My fellow yogis agreed. Once we’d got dressed again, I chatted to a couple of them. Colin, 56, told me, “We’re so prudish in this country and regard the human body as indecent or demeaning. But this is a very respectful space where nakedness is an everyday part of life.”
Stephen, 59, said, “You don’t notice anyone else while doing the class; you’re just at one with yourself and looking inwards, not outwards.”
Women’s body confidence
Tina, 41, had a different take. “I was glad you were here too, because I didn’t want to be the only woman,” she said. “I think we’re shyer as a gender, less body confident. Did you notice, for example, how none of the men covered themselves while you, Annette and I all did at the start and end of the class?”
“Perhaps there’s more societal pressure on women to have a perfect shape while men are happy to let it all hang out?” I suggested.
“Maybe,” she replied. “But when all’s said and done, the naked body is actually completely banal.”
We all agreed that naked yoga wasn’t something we’d have done as young people, when we had more hang-ups and cared too much what other people thought. “The older you get, the more comfortable you become with who you are,” said Tina.
I went home feeling quietly proud of myself, having faced the challenge and found it exhilarating.
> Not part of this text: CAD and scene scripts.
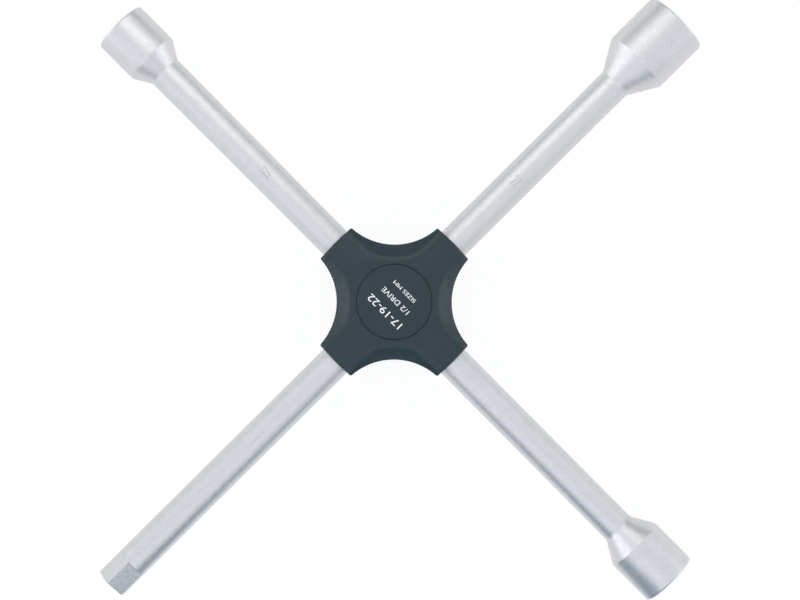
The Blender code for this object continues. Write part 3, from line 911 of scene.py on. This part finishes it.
def add_panel(name, middle, half_size, lean, surface):
    """A studio panel that faces the hub, seen only as a reflection; lean turns its top away."""
    half_width, half_height = half_size
    outward = Vector((middle.x, middle.y, 0)).normalized()
    across = Vector((-outward.y, outward.x, 0)) * half_width
    rise = (Vector((0, 0, cos(lean))) + outward * sin(lean)) * half_height
    bm = bmesh.new()
    for corner in (-across - rise, across - rise, across + rise, -across + rise):
        bm.verts.new(middle + corner)
    bm.faces.new(bm.verts)
    panel = object_from(bm, name)
    panel.data.materials.append(surface)
    panel.visible_camera = False
    panel.visible_diffuse = False
    panel.visible_shadow = False


class Sky:
    """The studio's light by direction: a white tent, brighter and darker in places."""

    def __init__(self):
        world = bpy.data.worlds.new("studio")
        world.use_nodes = True
        bpy.context.scene.world = world
        self.nodes = world.node_tree.nodes
        self.links = world.node_tree.links
        self.background = self.nodes["Background"]
        self.background.inputs["Color"].default_value = (*TENT_COLOUR, 1)
        self.direction = self.nodes.new("ShaderNodeTexCoord").outputs["Generated"]
        self.total = TENT_LIGHT

    def math(self, operation, first, second):
        made = self.nodes.new("ShaderNodeMath")
        made.operation = operation
        for socket, value in zip(made.inputs, (first, second)):
            if isinstance(value, float):
                socket.default_value = value
            else:
                self.links.new(value, socket)
        return made.outputs["Value"]

    def toward(self, way, start, end):
        """Rises smoothly from 0 to 1 as a direction's share along a way does from start to end."""
        dot = self.nodes.new("ShaderNodeVectorMath")
        dot.operation = "DOT_PRODUCT"
        dot.inputs[1].default_value = Vector(way).normalized()
        self.links.new(self.direction, dot.inputs[0])
        smooth = self.nodes.new("ShaderNodeMapRange")
        smooth.interpolation_type = "SMOOTHSTEP"
        smooth.inputs["From Min"].default_value = start
        smooth.inputs["From Max"].default_value = end
        self.links.new(dot.outputs["Value"], smooth.inputs["Value"])
        return smooth.outputs["Result"]

    def add(self, amount, *ways):
        """Adds light, or takes it away, where a direction is along all the ways."""
        light = amount
        for way in ways:
            light = self.math("MULTIPLY", self.toward(*way), light)
        self.total = self.math("ADD", self.total, light)

    def finish(self):
        """Gives the tent its brightness and weak bluish shade, behind a plain white backdrop."""
        self.links.new(self.total, self.background.inputs["Strength"])
        shade = self.nodes.new("ShaderNodeBackground")
        shade.inputs["Color"].default_value = (*SHADE_COLOUR, 1)
        both = self.nodes.new("ShaderNodeAddShader")
        self.links.new(self.background.outputs["Background"], both.inputs[0])
        self.links.new(shade.outputs["Background"], both.inputs[1])
        backdrop = self.nodes.new("ShaderNodeBackground")
        backdrop.inputs["Color"].default_value = (1, 1, 1, 1)
        seen = self.nodes.new("ShaderNodeMixShader")
        path = self.nodes.new("ShaderNodeLightPath")
        self.links.new(path.outputs["Is Camera Ray"], seen.inputs["Fac"])
        self.links.new(both.outputs["Shader"], seen.inputs[1])
        self.links.new(backdrop.outputs["Background"], seen.inputs[2])
        self.links.new(seen.outputs["Shader"], self.nodes["World Output"].inputs["Surface"])


def add_light():
    """The tent, a dark card and a soft box."""
    sky = Sky()
    for amount, *ways in TENT_PATCHES:
        sky.add(amount, *ways)
    sky.finish()
    card = Surface("card", CARD_COLOUR, 0.9).material
    add_panel("card", CARD_PLACE, CARD_HALF_SIZE, CARD_LEAN, card)
    glow = glowing("top_glow", TOP_BOX_GLOW)
    add_panel("top_box", TOP_BOX_PLACE, TOP_BOX_HALF_SIZE, TOP_BOX_LEAN, glow)


def add_camera():
    data = bpy.data.cameras.new("camera")
    data.lens = CAMERA_LENS
    data.sensor_width = 36
    camera = link(bpy.data.objects.new("camera", data))
    away = Vector((*CAMERA_LEAN, 1)).normalized()
    up = Vector((cos(CAMERA_ROLL), sin(CAMERA_ROLL), 0))
    right = up.cross(away).normalized()
    turn = Matrix((right, away.cross(right), away)).transposed().to_4x4()
    camera.matrix_world = Matrix.Translation(Vector(CAMERA_AIM) + away * CAMERA_DISTANCE) @ turn
    bpy.context.scene.camera = camera
    bpy.context.scene.view_settings.view_transform = "Standard"


def main():
    add_camera()
    steel = satin_chrome()
    steel_pieces(steel, satin_chrome("milled_flats", 1.0 * MM, 0.06 * MM, 0.16))
    detent_ball(plated("ball_steel", (0.70, 0.71, 0.73), 0.15))
    detent_spring(plated("spring_steel", (0.35, 0.35, 0.37), 0.3))
    plastic = hub_plastic("hub_plastic", (0.004, 0.021, 0.031), 0.35)
    cap_plastic = hub_plastic("cap_plastic", (0.003, 0.020, 0.030), 0.44)
    hub_shell("hub_front_half", 1, plastic, "hub_shell_front")
    hub_shell("hub_rear_half", -1, plastic, "hub_shell_rear")
    cap("cap_front_disc", 1, cap_plastic, "cap_front")
    cap("cap_rear_disc", -1, cap_plastic, "cap_rear")
    legend(print_ink())
    weld = weld_metal()
    zinc = plated("zinc_plate", (0.55, 0.56, 0.58), 0.38)
    for name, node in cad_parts.items():
        for start, surface in (("weld", weld), ("hub_screw", zinc), ("hub_nut", zinc)):
            if name.startswith(start):
                node.data.materials.clear()
                node.data.materials.append(surface)
    add_floor()
    add_light()


main()
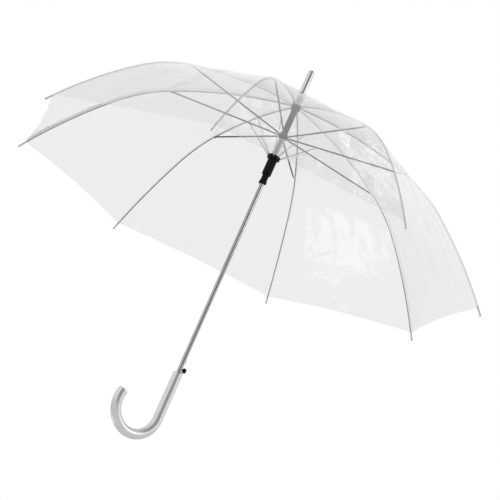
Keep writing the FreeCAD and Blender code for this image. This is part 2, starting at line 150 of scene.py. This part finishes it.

I’d even discovered a secret liking for being naked with strangers. What beckons next – pole dancing?!
As to sex, which my friends insisted naked yoga was all about? My husband had hoped it would do wonders for us, but my classmates warned me otherwise.
“You feel on a high immediately afterwards, but that doesn’t necessarily translate into better action in the bedroom,” went the general consensus.
Annette begged to differ, saying, “It puts you in tune with your body, makes you more spontaneous and accepting. In that way, it benefits your sex life, as well as other parts of your life.”
So there’s only one thing for it: practice makes perfect.